SEC Asks for German Help with Siemens Probe

Sept. 5, 2007
Hopes to shed light on U.S. business practices at company

The Securities and Exchange Commission, has asked German justice officials for help probing possible corruption at engineering group Siemens, a spokesman for the federal justice office said on Sept. 5.

The SEC, which approached German investigators in March, is seeking access to their files, the spokesman said, confirming a report in the daily Sueddeutsche Zeitung. Prosecutors in the southern city of Munich are leading investigations into alleged corruption by officials at Siemens, which has acknowledged dubious transactions worldwide worth around 420 million euros (US$570 million).

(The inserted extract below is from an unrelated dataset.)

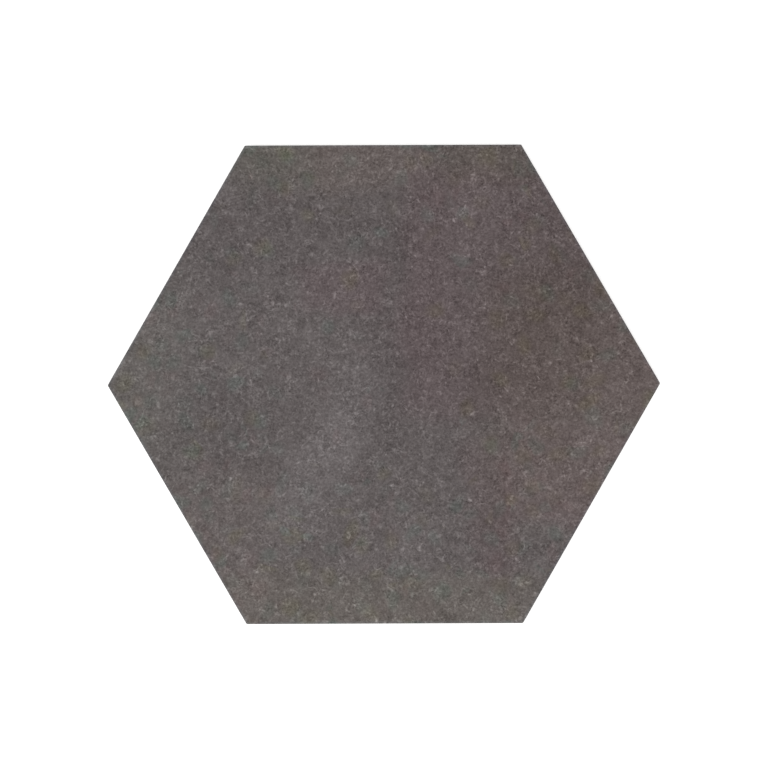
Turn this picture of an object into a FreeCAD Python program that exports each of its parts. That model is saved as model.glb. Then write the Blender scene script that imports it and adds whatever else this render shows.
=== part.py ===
import FreeCAD, Part
import math
import os

import Sketcher

# Hexagon floor tile: one pressed and fired piece, lying face up.
# Millimetres. +Z is up, the wear face is on top, corners point along +X and -X.
# The origin is the middle of the underside, on the plane that the tile rests on.
# The underside is keyed for adhesive with a honeycomb of shallow hexagonal cells.

SIZES = [
    ("across_corners", "250", "face, corner to corner, before the corners are eased"),
    ("thickness", "9", "rib tops to wear face"),
    ("corner_radius", "0.9", "easing of the six upright corners"),
    ("arris_radius", "0.6", "rounding between wear face and side"),
    ("land_height", "4", "upright band of the side, measured down from the wear face"),
    ("foot_inset", "1", "how far the side leans in below the band, for release from the die"),
    ("foot_radius", "0.4", "rounding between side and underside"),
    ("key_pitch", "17.5", "spacing of the honeycomb cells, centre to centre"),
    ("rib_width", "2.5", "rib between two cells, across its top"),
    ("key_depth", "0.8", "how deep the cells are pressed in"),
    ("key_draft", "40", "lean of the cell walls from upright, degrees"),
    ("key_border", "6", "least plain border between cells and the edge of the underside"),
]

SIDES = 6
SIDE_ANGLE = 360 / SIDES
LATTICE_ANGLE = 120
LATTICE_TURNS = 3
LEVEL_TOLERANCE = 1e-6

# Apothem of the underside less the border and one cell's corner, in rows of cells.
RING_ROWS = (
    "(sizes.across_corners / 2 * cos(30 deg) - sizes.foot_inset - sizes.key_border"
    " - (sizes.key_pitch - sizes.rib_width) / sqrt(3)) / (sizes.key_pitch * cos(30 deg))"
)


def make_sheet(doc):
    """Spreadsheet with the driving dimensions, one alias a row."""
    sheet = doc.addObject("Spreadsheet::Sheet", "sizes")
    for row, (alias, value, note) in enumerate(SIZES, 1):
        sheet.set(f"A{row}", alias)
        sheet.set(f"B{row}", value)
        sheet.setAlias(f"B{row}", alias)
        sheet.set(f"C{row}", note)
    doc.recompute()
    return sheet


def underside_sketch(body, name):
    """Empty sketch on the body's own XY plane, which is the underside."""
    plane = next(f for f in body.Origin.OriginFeatures if f.Role == "XY_Plane")
    sketch = body.newObject("Sketcher::SketchObject", name)
    sketch.AttachmentSupport = (plane, [""])
    sketch.MapMode = "FlatFace"
    return sketch


def add_hexagon(sketch, centre_x, radius, turn):
    """Regular hexagon on a construction circle. Returns the index of the circle."""
    angles = [math.radians(SIDE_ANGLE * k + turn) for k in range(SIDES)]
    corners = [
        FreeCAD.Vector(centre_x + radius * math.cos(a), radius * math.sin(a), 0) for a in angles
    ]
    for k in range(SIDES):
        sketch.addGeometry(Part.LineSegment(corners[k], corners[(k + 1) % SIDES]))
    centre = FreeCAD.Vector(centre_x, 0, 0)
    circle = sketch.addGeometry(Part.Circle(centre, FreeCAD.Vector(0, 0, 1), radius), True)
    for k in range(SIDES):
        sketch.addConstraint(Sketcher.Constraint("Coincident", k, 2, (k + 1) % SIDES, 1))
        sketch.addConstraint(Sketcher.Constraint("PointOnObject", k, 1, circle))
    for k in range(1, SIDES):
        sketch.addConstraint(Sketcher.Constraint("Equal", 0, k))
    return circle


def drive(sketch, constraint, name, expression):
    """Adds a constraint and ties its value to the sheet."""
    index = sketch.addConstraint(constraint)
    sketch.renameConstraint(index, name)
    sketch.setExpression(f".Constraints.{name}", expression)


def level_edges(shape, height):
    """Names of the edges that lie wholly at one height."""
    names = []
    for number, edge in enumerate(shape.Edges, 1):
        box = edge.BoundBox
        if abs(box.ZMin - height) < LEVEL_TOLERANCE and abs(box.ZMax - height) < LEVEL_TOLERANCE:
            names.append(f"Edge{number}")
    return names


def rising_edges(shape):
    """Names of the edges that climb from one height to another."""
    names = []
    for number, edge in enumerate(shape.Edges, 1):
        if edge.BoundBox.ZLength > LEVEL_TOLERANCE:
            names.append(f"Edge{number}")
    return names


def add_blank(body, sheet):
    """Hexagonal blank at full thickness, corners on the X axis."""
    outline = underside_sketch(body, "outline")
    circle = add_hexagon(outline, 0, sheet.across_corners / 2, 0)
    outline.addConstraint(Sketcher.Constraint("Coincident", circle, 3, -1, 1))
    outline.addConstraint(Sketcher.Constraint("PointOnObject", 0, 1, -1))
    radius = Sketcher.Constraint("Radius", circle, sheet.across_corners / 2)
    drive(outline, radius, "corner_reach", "sizes.across_corners / 2")
    blank = body.newObject("PartDesign::Pad", "blank")
    blank.Profile = outline
    blank.setExpression("Length", "sizes.thickness")
    body.Document.recompute()
    return blank


def shape_edges(body, blank, sheet):
    """Leaning lower side, eased corners, rounded arris and rounded foot."""
    doc = body.Document
    taper = body.newObject("PartDesign::Chamfer", "side_taper")
    taper.Base = (blank, level_edges(blank.Shape, 0))
    taper.ChamferType = "Two distances"
    taper.setExpression("Size", "sizes.thickness - sizes.land_height")
    taper.setExpression("Size2", "sizes.foot_inset")
    doc.recompute()

    corners = body.newObject("PartDesign::Fillet", "corners")
    corners.Base = (taper, rising_edges(taper.Shape))
    corners.setExpression("Radius", "sizes.corner_radius")
    doc.recompute()

    arris = body.newObject("PartDesign::Fillet", "arris")
    arris.Base = (corners, level_edges(corners.Shape, sheet.thickness))
    arris.setExpression("Radius", "sizes.arris_radius")
    doc.recompute()

    foot = body.newObject("PartDesign::Fillet", "foot")
    foot.Base = (arris, level_edges(arris.Shape, 0))
    foot.setExpression("Radius", "sizes.foot_radius")
    doc.recompute()
    return foot


def add_cell(body, name, centre_x, sheet):
    """One drafted hexagonal cell, pressed up into the underside, corners on the Y axis."""
    reach = (sheet.key_pitch - sheet.rib_width) / math.sqrt(3)
    outline = underside_sketch(body, f"{name}_outline")
    circle = add_hexagon(outline, centre_x, reach, SIDE_ANGLE / 2)
    outline.addConstraint(Sketcher.Constraint("Vertical", circle, 3, 1, 1))
    if centre_x:
        outline.addConstraint(Sketcher.Constraint("PointOnObject", circle, 3, -1))
        place = Sketcher.Constraint("DistanceX", -1, 1, circle, 3, centre_x)
        drive(outline, place, "centre_place", "sizes.key_pitch")
    else:
        outline.addConstraint(Sketcher.Constraint("Coincident", circle, 3, -1, 1))
    radius = Sketcher.Constraint("Radius", circle, reach)
    drive(outline, radius, "cell_reach", "(sizes.key_pitch - sizes.rib_width) / sqrt(3)")
    cell = body.newObject("PartDesign::Pocket", name)
    cell.Profile = outline
    cell.Reversed = True
    cell.Refine = False
    cell.setExpression("Length", "sizes.key_depth")
    cell.setExpression("TaperAngle", "-sizes.key_draft * 1 deg")
    body.Document.recompute()
    return cell


def add_lattice(body, sheet):
    """Construction line along the second direction of the honeycomb."""
    lattice = underside_sketch(body, "lattice")
    angle = math.radians(LATTICE_ANGLE)
    tip = FreeCAD.Vector(sheet.key_pitch * math.cos(angle), sheet.key_pitch * math.sin(angle), 0)
    lattice.addGeometry(Part.LineSegment(FreeCAD.Vector(0, 0, 0), tip), True)
    lattice.addConstraint(Sketcher.Constraint("Coincident", 0, 1, -1, 1))
    lattice.addConstraint(Sketcher.Constraint("Angle", -1, 1, 0, 1, angle))
    spacing = Sketcher.Constraint("Distance", 0, sheet.key_pitch)
    drive(lattice, spacing, "spacing", "sizes.key_pitch")
    body.Document.recompute()
    return lattice


def add_row(body, name, direction, occurrences):
    """Straight pattern at the honeycomb's pitch."""
    row = body.newObject("PartDesign::LinearPattern", name)
    row.Direction = direction
    row.Mode = "Spacing"
    row.setExpression("Offset", "sizes.key_pitch")
    row.setExpression("Occurrences", occurrences)
    return row


def add_honeycomb(body, sheet):
    """Cell in the middle, and rings of cells round it as three turned rhombuses of rows."""
    middle = add_cell(body, "middle_cell", 0, sheet)
    first = add_cell(body, "first_cell", sheet.key_pitch, sheet)
    lattice = add_lattice(body, sheet)
    rows = add_row(body, "rows", (lattice, ["H_Axis"]), f"floor({RING_ROWS})")
    columns = add_row(body, "columns", (lattice, ["Axis0"]), f"floor({RING_ROWS}) + 1")
    turns = body.newObject("PartDesign::PolarPattern", "turns")
    turns.Axis = (next(f for f in body.Origin.OriginFeatures if f.Role == "Z_Axis"), [""])
    turns.Occurrences = LATTICE_TURNS
    honeycomb = body.newObject("PartDesign::MultiTransform", "honeycomb")
    honeycomb.Originals = [first]
    honeycomb.Transformations = [rows, columns, turns]
    honeycomb.Refine = False
    body.Tip = honeycomb
    body.Document.recompute()
    return middle, rows, honeycomb


def check_honeycomb(foot, middle, rows, honeycomb):
    """The cells together must take out as much clay as that many times the one in the middle."""
    one_cell = foot.Shape.Volume - middle.Shape.Volume
    removed = foot.Shape.Volume - honeycomb.Shape.Volume
    cells = 1 + LATTICE_TURNS * rows.Occurrences * (rows.Occurrences + 1)
    if one_cell <= 0 or round(removed / one_cell) != cells:
        raise RuntimeError(f"honeycomb removed {removed:.1f} mm3, not {cells} x {one_cell:.1f} mm3")


def check_document(doc):
    """No object failed, and every body is a sound single solid."""
    for item in doc.Objects:
        if "Invalid" in item.State or "Error" in item.State:
            raise RuntimeError(f"{item.Label} did not build: {item.State}")
    for body in doc.findObjects("PartDesign::Body"):
        shape = body.Shape
        if shape.isNull() or not shape.isValid() or len(shape.Solids) != 1:
            raise RuntimeError(f"{body.Label} is not one sound solid")


doc = FreeCAD.newDocument("hexagon_floor_tile")
sheet = make_sheet(doc)

tile = doc.addObject("PartDesign::Body", "hexagon_tile")
tile.Label = "hexagon_tile"
tile.Placement = FreeCAD.Placement(FreeCAD.Vector(0, 0, 0), FreeCAD.Rotation())
doc.recompute()

blank = add_blank(tile, sheet)
foot = shape_edges(tile, blank, sheet)
middle, rows, honeycomb = add_honeycomb(tile, sheet)
doc.recompute()

check_document(doc)
check_honeycomb(foot, middle, rows, honeycomb)

os.makedirs("parts", exist_ok=True)
for body in doc.findObjects("PartDesign::Body"):
    body.Shape.exportStep(f"parts/{body.Label}.step")
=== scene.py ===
"""Looks of a hexagonal stone-look floor tile: its glazed face, fired body and a plain studio."""
import math

import bmesh
import bpy
import numpy as np
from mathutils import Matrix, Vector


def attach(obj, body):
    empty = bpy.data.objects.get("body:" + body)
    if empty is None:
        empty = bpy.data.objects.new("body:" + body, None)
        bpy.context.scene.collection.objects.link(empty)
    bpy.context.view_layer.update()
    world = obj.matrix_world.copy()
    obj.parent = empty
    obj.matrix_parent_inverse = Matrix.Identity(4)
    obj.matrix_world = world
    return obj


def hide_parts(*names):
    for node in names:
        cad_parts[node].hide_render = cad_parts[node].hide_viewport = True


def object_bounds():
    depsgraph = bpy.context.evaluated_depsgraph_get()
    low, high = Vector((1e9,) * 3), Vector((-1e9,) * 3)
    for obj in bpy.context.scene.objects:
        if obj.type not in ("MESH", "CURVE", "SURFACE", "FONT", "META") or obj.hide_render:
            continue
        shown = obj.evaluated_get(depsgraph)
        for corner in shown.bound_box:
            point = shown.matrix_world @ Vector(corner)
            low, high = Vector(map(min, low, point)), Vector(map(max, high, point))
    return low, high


bl_info = {
    "name": "Hexagon Floor Tile",
    "version": (1, 0, 0),
    "blender": (4, 5, 0),
    "location": "3D View > Sidebar > Tile",
    "description": "Builds a matt stone-look hexagon floor tile on its packed frame, and a studio for it",
    "category": "Add Mesh",
}

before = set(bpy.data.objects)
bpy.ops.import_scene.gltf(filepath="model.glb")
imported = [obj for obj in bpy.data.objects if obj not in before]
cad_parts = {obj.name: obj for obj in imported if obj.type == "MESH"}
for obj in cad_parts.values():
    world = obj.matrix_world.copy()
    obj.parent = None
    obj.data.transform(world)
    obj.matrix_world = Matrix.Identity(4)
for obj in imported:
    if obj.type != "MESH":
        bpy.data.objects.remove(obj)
CAD_LOW, CAD_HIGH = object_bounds()
THICKNESS = CAD_HIGH.z - CAD_LOW.z
NODE = "hexagon_tile"
BODY = "root"

# A millimetre in metres, the angles of a hexagon, one level of a screen colour, and next to nothing.
MM = 0.001
SIDES = 6
SIXTH = math.tau / SIDES
TAN30 = math.tan(SIXTH / 2)
LEVEL = 1 / 255
TINY = 1e-12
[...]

Siemens is currently the object of a dozen bribery and anti-trust investigations and German press reports have said the total amount involved could be as much as nearly one billion euros.

The SEC's request demonstrates the powerful U.S. watchdog's determination to shed light on U.S. business practices at Siemens, which is subject to control by U.S. authorities because it is listed on the New York Stock Exchange. The German conglomerate risks heavy fines if found in violation of U.S. laws, in addition to any judicial sanctions in Germany.

On Sept. 4, a Siemens spokesman said Chinese justice officials were probing a possible case of corruption that the Sueddeutsche Zeitung said centered on the sale of medical equipment by the German group to a hospital in northeastern China.